• Objective: Repeat exactly, and only, the lines below starting at the line that contains "washer_t = 0.8;" and ending at the line that contains "before = set(bpy.data.objects)", inclusive of both.

• Record set:
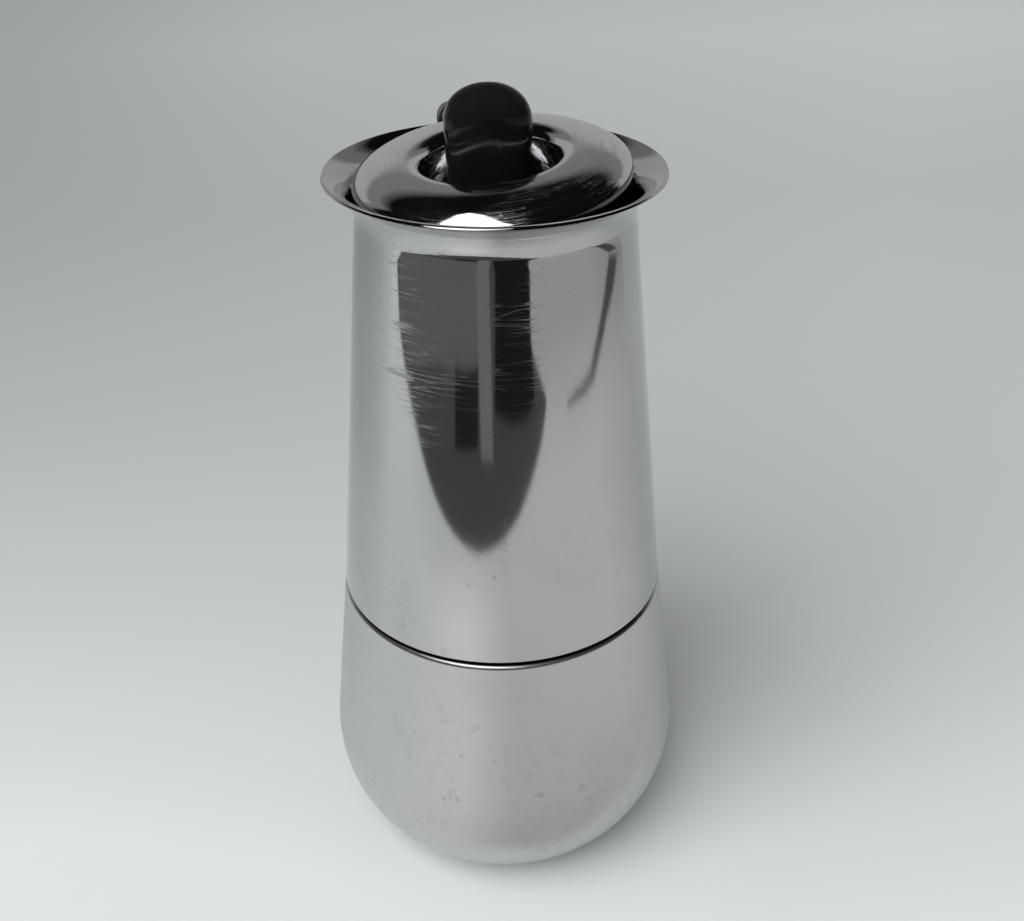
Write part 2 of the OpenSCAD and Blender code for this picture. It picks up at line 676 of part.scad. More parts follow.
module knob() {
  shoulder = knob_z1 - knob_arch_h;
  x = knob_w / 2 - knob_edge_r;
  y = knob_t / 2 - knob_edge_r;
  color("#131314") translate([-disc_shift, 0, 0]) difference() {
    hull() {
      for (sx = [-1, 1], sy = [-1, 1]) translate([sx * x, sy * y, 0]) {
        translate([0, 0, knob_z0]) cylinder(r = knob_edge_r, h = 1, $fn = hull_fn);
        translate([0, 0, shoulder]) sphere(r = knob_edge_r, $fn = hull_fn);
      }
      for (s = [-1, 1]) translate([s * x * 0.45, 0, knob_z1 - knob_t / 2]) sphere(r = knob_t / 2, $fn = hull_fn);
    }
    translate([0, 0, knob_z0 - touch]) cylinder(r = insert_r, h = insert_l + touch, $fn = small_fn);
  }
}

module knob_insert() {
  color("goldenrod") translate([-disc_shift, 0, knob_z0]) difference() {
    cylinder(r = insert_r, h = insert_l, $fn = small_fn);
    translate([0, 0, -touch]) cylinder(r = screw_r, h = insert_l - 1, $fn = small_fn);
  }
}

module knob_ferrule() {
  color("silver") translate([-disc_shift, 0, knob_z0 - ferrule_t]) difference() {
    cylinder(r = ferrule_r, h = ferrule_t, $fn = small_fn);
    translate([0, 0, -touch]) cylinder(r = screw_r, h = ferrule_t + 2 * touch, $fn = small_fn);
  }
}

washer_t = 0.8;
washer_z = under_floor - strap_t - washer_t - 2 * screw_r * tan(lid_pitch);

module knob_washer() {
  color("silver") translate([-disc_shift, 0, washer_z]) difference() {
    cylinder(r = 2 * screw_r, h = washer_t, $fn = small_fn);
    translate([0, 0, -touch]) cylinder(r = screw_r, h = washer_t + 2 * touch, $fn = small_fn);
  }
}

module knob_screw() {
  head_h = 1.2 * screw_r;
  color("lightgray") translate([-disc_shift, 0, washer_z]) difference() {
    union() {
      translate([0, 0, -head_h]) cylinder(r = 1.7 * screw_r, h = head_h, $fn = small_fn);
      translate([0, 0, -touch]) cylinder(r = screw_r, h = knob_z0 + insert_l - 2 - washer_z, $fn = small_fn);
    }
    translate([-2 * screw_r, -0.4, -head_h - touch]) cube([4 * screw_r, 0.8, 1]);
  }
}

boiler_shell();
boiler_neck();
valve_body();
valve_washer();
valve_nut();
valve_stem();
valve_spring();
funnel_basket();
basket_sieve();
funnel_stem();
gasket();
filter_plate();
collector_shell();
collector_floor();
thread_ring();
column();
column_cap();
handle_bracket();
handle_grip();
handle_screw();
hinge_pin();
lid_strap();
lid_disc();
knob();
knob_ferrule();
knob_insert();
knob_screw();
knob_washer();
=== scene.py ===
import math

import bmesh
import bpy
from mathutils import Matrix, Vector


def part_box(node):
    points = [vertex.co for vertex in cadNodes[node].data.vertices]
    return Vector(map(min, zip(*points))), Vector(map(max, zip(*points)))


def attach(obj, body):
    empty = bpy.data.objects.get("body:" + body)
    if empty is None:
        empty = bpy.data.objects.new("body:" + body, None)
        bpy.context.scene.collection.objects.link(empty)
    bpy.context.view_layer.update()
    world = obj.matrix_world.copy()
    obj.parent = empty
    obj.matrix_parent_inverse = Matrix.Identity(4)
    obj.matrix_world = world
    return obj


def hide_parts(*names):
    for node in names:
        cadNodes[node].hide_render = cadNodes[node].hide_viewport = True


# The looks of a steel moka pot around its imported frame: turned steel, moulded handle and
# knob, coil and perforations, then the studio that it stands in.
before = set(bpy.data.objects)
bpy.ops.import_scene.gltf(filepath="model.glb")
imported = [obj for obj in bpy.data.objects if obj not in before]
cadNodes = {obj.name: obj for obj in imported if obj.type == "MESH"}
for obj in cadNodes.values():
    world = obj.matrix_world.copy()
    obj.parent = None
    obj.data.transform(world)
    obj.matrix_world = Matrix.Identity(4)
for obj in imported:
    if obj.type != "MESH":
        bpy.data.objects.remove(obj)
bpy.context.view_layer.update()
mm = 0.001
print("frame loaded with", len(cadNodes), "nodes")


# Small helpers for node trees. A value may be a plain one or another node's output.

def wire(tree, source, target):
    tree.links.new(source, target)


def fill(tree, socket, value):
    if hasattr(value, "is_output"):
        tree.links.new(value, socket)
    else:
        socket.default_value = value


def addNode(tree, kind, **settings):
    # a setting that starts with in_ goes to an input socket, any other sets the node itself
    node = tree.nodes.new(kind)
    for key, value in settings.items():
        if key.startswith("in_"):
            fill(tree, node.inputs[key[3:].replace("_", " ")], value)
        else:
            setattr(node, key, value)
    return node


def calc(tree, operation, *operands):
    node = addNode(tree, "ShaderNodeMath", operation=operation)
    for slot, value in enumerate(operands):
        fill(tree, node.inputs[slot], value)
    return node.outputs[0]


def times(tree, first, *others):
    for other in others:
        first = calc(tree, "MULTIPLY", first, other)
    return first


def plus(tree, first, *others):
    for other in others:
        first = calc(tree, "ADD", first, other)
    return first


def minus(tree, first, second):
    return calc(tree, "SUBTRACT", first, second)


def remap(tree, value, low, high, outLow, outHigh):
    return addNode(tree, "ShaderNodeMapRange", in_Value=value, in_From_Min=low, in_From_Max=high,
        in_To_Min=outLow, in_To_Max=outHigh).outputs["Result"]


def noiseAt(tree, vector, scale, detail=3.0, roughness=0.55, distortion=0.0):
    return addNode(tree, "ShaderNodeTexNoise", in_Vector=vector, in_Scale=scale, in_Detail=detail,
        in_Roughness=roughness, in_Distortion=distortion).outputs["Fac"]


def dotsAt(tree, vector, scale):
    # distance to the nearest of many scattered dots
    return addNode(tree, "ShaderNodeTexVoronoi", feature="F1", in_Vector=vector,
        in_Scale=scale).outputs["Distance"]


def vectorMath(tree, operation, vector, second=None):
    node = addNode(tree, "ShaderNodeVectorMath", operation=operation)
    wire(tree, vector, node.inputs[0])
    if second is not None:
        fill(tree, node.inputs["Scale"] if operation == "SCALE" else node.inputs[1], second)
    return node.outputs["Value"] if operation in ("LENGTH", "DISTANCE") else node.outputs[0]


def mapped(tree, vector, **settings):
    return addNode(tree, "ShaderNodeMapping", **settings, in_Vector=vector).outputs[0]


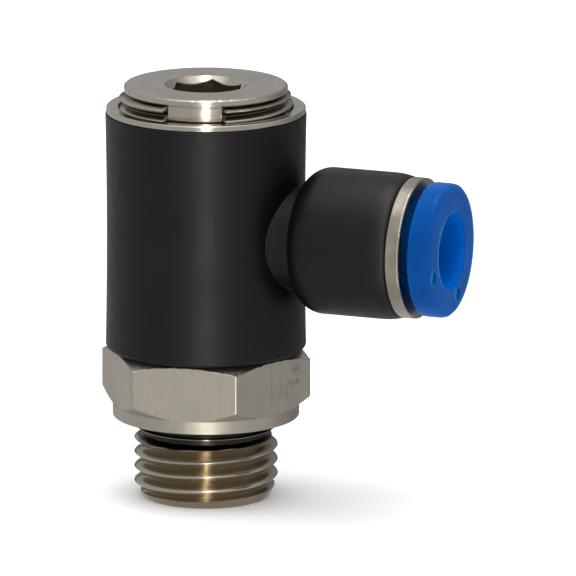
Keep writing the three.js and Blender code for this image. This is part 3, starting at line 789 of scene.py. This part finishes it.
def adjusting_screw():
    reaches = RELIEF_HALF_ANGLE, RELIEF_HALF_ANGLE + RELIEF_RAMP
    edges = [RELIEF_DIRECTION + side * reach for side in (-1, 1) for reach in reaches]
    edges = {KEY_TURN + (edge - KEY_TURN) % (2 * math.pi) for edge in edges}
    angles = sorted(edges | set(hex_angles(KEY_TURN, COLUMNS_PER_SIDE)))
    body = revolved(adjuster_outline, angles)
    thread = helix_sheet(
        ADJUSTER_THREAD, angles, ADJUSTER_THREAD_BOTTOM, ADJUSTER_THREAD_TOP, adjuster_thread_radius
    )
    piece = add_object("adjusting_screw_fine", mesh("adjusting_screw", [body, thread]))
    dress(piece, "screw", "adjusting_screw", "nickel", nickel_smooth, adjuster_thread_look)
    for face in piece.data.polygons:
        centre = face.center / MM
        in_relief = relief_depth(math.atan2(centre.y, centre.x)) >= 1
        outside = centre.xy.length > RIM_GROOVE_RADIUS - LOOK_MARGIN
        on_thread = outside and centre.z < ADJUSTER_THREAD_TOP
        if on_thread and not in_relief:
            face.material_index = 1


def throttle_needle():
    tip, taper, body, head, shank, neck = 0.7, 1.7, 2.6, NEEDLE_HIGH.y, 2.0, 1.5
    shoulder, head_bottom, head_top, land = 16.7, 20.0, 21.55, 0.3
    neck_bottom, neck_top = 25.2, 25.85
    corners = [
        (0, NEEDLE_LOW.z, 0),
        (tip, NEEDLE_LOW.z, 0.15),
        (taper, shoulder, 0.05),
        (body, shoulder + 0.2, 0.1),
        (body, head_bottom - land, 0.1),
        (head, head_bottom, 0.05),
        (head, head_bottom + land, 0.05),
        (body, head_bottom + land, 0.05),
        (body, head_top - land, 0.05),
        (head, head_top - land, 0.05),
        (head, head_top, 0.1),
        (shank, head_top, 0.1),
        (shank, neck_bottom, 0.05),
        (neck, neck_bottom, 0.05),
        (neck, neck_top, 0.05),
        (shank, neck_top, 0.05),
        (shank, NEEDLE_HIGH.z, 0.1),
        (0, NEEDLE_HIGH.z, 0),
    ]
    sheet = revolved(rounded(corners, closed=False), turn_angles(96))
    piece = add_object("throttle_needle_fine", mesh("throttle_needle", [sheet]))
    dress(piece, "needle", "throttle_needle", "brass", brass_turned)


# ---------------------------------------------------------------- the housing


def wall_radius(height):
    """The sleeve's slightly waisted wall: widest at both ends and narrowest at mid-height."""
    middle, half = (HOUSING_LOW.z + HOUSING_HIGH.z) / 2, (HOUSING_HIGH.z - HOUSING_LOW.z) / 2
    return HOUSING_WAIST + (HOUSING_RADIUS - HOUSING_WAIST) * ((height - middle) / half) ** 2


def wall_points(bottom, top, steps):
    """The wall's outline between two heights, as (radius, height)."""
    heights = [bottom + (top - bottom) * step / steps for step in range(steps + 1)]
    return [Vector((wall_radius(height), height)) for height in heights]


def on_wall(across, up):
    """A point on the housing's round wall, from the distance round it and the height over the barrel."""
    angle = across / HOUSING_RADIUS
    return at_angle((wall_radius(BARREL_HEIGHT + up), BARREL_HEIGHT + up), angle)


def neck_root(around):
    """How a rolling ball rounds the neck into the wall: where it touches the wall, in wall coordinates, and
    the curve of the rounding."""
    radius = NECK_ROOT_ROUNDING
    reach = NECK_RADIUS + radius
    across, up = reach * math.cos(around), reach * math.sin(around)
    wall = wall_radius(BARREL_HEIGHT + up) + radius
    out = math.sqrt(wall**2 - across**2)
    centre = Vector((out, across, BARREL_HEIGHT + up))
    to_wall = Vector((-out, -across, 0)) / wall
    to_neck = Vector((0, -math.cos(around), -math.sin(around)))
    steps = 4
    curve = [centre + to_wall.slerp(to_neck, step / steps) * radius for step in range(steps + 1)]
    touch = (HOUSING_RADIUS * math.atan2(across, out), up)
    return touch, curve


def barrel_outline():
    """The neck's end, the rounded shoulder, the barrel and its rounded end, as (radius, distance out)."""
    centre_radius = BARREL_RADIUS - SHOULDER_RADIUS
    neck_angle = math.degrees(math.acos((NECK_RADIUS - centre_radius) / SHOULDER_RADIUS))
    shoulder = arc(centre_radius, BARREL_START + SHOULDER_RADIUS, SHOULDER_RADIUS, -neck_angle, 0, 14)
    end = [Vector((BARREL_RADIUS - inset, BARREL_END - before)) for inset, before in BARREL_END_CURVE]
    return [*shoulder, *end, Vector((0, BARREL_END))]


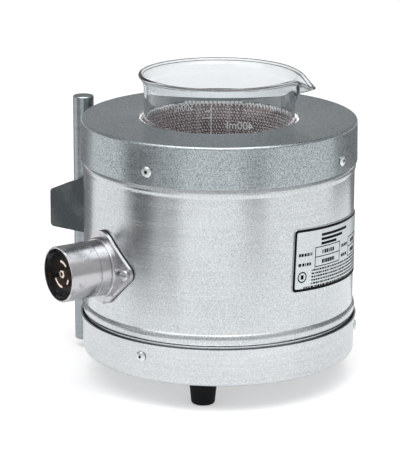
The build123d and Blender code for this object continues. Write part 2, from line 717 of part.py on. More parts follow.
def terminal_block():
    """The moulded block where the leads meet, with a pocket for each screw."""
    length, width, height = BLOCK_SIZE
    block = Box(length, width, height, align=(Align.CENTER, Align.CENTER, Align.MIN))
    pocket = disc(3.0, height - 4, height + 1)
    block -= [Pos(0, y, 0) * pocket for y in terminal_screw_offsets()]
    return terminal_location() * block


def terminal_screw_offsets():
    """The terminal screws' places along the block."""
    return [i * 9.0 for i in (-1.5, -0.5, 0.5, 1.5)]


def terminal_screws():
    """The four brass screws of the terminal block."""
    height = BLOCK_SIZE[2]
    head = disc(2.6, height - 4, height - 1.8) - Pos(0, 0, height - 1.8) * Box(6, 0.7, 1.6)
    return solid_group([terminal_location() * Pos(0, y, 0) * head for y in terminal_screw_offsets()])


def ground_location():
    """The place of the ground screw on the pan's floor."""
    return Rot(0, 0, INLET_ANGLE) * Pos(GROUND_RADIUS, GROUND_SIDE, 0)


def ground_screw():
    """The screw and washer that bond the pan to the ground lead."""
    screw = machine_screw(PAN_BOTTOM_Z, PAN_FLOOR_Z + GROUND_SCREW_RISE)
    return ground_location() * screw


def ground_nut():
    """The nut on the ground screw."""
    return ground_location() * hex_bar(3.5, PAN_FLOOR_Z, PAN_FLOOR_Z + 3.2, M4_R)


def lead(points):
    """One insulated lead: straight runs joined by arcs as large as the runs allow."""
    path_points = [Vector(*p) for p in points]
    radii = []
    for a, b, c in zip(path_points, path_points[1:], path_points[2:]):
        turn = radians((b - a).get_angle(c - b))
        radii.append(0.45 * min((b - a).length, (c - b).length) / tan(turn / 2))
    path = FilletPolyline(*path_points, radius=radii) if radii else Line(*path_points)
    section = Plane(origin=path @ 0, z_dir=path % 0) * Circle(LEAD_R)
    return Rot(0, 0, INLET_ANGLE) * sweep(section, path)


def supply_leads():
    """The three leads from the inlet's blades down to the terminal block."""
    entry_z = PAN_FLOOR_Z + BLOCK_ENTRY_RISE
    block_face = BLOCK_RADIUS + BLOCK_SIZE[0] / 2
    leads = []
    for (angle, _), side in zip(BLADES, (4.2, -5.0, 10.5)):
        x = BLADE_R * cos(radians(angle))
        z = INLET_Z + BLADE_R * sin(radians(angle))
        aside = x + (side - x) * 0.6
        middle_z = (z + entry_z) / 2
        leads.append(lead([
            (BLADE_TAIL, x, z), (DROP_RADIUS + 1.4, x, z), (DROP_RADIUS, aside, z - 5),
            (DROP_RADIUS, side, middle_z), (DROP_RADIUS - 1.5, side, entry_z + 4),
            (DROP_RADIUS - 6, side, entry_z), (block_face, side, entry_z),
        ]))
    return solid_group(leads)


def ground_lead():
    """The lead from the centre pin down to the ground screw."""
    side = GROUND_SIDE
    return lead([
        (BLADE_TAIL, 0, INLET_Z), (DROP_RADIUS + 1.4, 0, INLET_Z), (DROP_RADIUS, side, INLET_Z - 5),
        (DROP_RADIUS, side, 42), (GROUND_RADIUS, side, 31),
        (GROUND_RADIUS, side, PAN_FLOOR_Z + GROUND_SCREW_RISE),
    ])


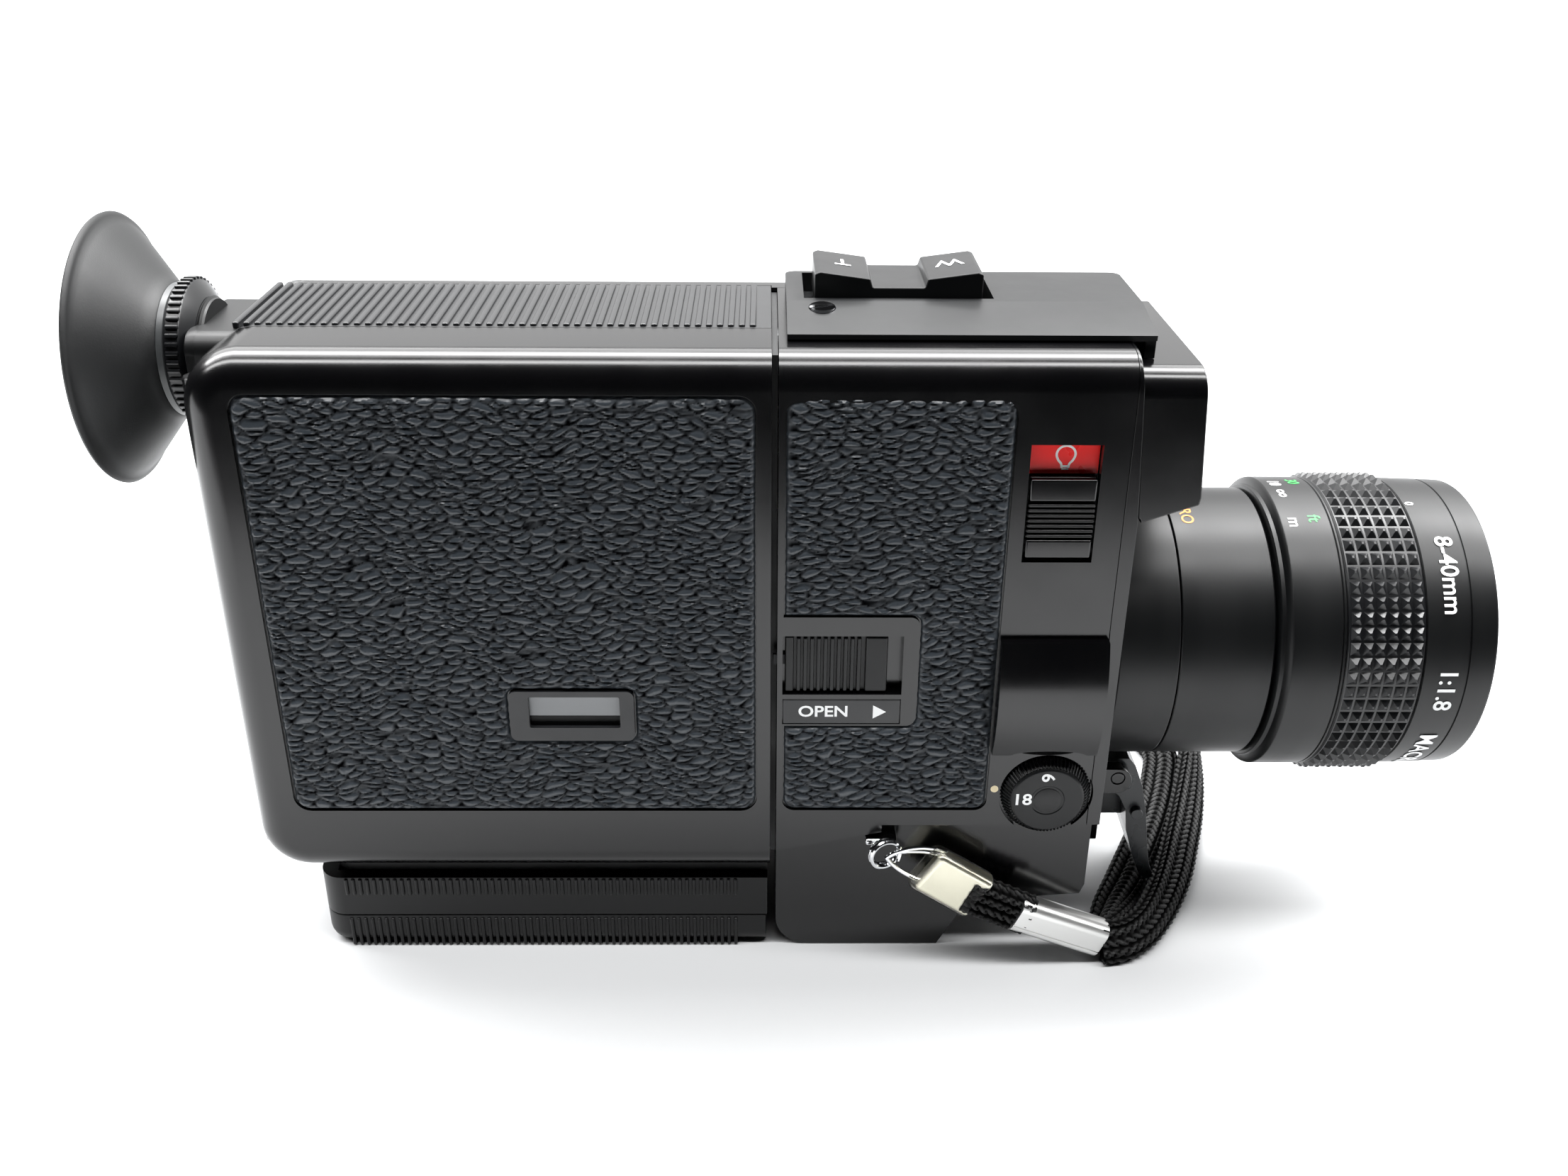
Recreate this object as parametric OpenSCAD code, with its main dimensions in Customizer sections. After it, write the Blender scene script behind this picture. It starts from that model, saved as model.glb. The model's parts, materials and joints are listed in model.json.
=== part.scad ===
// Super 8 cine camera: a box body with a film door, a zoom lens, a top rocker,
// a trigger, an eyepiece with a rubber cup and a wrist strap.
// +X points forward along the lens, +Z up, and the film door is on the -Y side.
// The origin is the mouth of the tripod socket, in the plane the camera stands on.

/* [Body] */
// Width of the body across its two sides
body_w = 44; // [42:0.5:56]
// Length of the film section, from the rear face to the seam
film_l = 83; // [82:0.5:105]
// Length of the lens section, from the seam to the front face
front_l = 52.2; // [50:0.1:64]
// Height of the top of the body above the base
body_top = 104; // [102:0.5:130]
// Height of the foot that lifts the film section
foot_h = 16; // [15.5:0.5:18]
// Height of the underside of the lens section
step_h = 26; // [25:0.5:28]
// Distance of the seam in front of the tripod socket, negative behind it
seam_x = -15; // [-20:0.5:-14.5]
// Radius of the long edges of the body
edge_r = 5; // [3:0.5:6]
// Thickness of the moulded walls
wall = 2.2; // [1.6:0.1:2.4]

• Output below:
washer_t = 0.8;
washer_z = under_floor - strap_t - washer_t - 2 * screw_r * tan(lid_pitch);

module knob_washer() {
  color("silver") translate([-disc_shift, 0, washer_z]) difference() {
    cylinder(r = 2 * screw_r, h = washer_t, $fn = small_fn);
    translate([0, 0, -touch]) cylinder(r = screw_r, h = washer_t + 2 * touch, $fn = small_fn);
  }
}

module knob_screw() {
  head_h = 1.2 * screw_r;
  color("lightgray") translate([-disc_shift, 0, washer_z]) difference() {
    union() {
      translate([0, 0, -head_h]) cylinder(r = 1.7 * screw_r, h = head_h, $fn = small_fn);
      translate([0, 0, -touch]) cylinder(r = screw_r, h = knob_z0 + insert_l - 2 - washer_z, $fn = small_fn);
    }
    translate([-2 * screw_r, -0.4, -head_h - touch]) cube([4 * screw_r, 0.8, 1]);
  }
}

boiler_shell();
boiler_neck();
valve_body();
valve_washer();
valve_nut();
valve_stem();
valve_spring();
funnel_basket();
basket_sieve();
funnel_stem();
gasket();
filter_plate();
collector_shell();
collector_floor();
thread_ring();
column();
column_cap();
handle_bracket();
handle_grip();
handle_screw();
hinge_pin();
lid_strap();
lid_disc();
knob();
knob_ferrule();
knob_insert();
knob_screw();
knob_washer();
=== scene.py ===
import math

import bmesh
import bpy
from mathutils import Matrix, Vector


def part_box(node):
    points = [vertex.co for vertex in cadNodes[node].data.vertices]
    return Vector(map(min, zip(*points))), Vector(map(max, zip(*points)))


def attach(obj, body):
    empty = bpy.data.objects.get("body:" + body)
    if empty is None:
        empty = bpy.data.objects.new("body:" + body, None)
        bpy.context.scene.collection.objects.link(empty)
    bpy.context.view_layer.update()
    world = obj.matrix_world.copy()
    obj.parent = empty
    obj.matrix_parent_inverse = Matrix.Identity(4)
    obj.matrix_world = world
    return obj


def hide_parts(*names):
    for node in names:
        cadNodes[node].hide_render = cadNodes[node].hide_viewport = True


# The looks of a steel moka pot around its imported frame: turned steel, moulded handle and
# knob, coil and perforations, then the studio that it stands in.
before = set(bpy.data.objects)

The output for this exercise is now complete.